Authors: Jan Cvelfer Domadenik, Mojca Šraj, Mira Kobold
Citation: Acta hydrotechnica, vol. 36, no. 65, pp. 123-137, 2023. https://doi.org/10.15292/acta.hydro.2023.08
Abstract: Intermittent watercourses lack water during some periods of the year, which especially applies to karst sinking streams. Droughts also occur in dry periods with no rainfall over a longer period of time. The drying up of Slovenian rivers was analysed using the data from the state hydrological monitoring of the Slovenian Environment Agency. By analysing the periodic statistics of minimum low discharges (nQnp), 18 gauging stations were extracted where the watercourses dried up during the measurement period. For these stations, sets of mean daily discharges were analysed, and dry days where the flow was equal to zero were listed. The number of dry days and the number of consecutive dry days were analysed by month and year, and the longest dry periods were determined. The results are presented graphically. At most of the gauging stations considered, the number of dry days was the highest in the years characterized by extreme hydrological droughts, namely 2003, 2012, and 1993. In some watercourses, drying up is a constant phenomenon that occurs almost every year, while others only dry up in years characterized by extreme droughts. Exceptions to this are the karst rivers, which sink and are therefore dry for part of the year. The Pivka and Branica Rivers regularly dry up. Watercourses in Pomurje and Velunja, Kožbanjšček, and Dragonja also dry up very often. Analysis results demonstrated that river drying has become more frequent in the past two decades. The driest month is August, followed by July and September.
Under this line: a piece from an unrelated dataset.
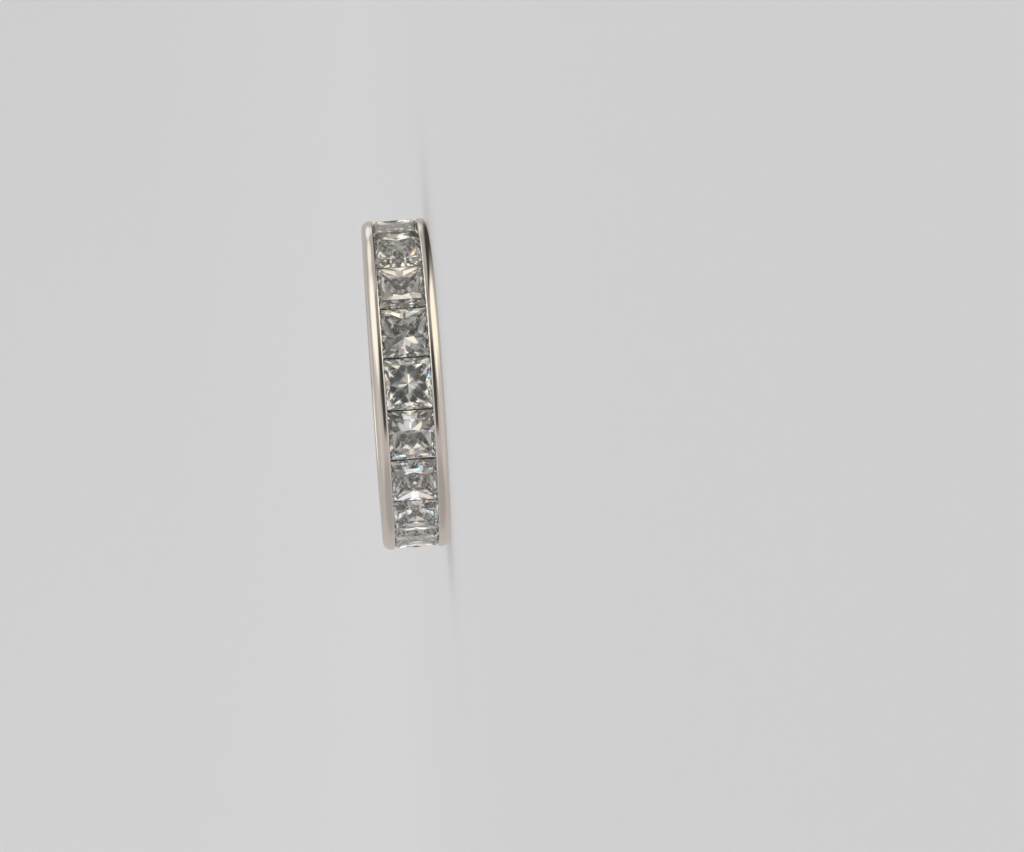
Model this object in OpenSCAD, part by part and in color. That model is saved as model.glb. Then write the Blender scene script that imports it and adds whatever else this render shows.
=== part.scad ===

Keywords: Hydrological drought, minimum low discharge, water gauging station, number of dry days, number of consecutive dry days.
Full text: a36jcd.pdf
References:
- ARSO (2021). Mesečne statistike. Ljubljana. http://www.arso.gov.si/vode/podatki/arhiv/hidroloski_arhiv.html (Pridobljeno 10. 5. 2021.)
- ARSO (2022). Arhiv hidroloških podatkov. Ljubljana. https://vode.arso.gov.si/hidarhiv/pov_arhiv_tab.php (Pridobljeno 16. 2. 2022.)
- Bertalanič, R., Dolinar, M., Draksler, A., Honzak, L., Kobold, M., Kozjek, K., Lokošek, N., Medved, A., Vertačnik, G., Vlahović, Ž, Žust, A. (2018). Ocena podnebnih sprememb v Sloveniji do konca 21. stoletja. Sintezno poročilo - prvi del. Ministrstvo za okolje in prostor, Agencija Republike Slovenije za okolje, Ljubljana.
- Bonacci, O., Terzić, J., Roje-Bonacci, T., Frangen, T. (2019). An Intermittent Karst River: The Case of the Čikola River (Dinaric Karst, Croatia). Water 11(11), 2415. https://doi:10.3390/w11112415.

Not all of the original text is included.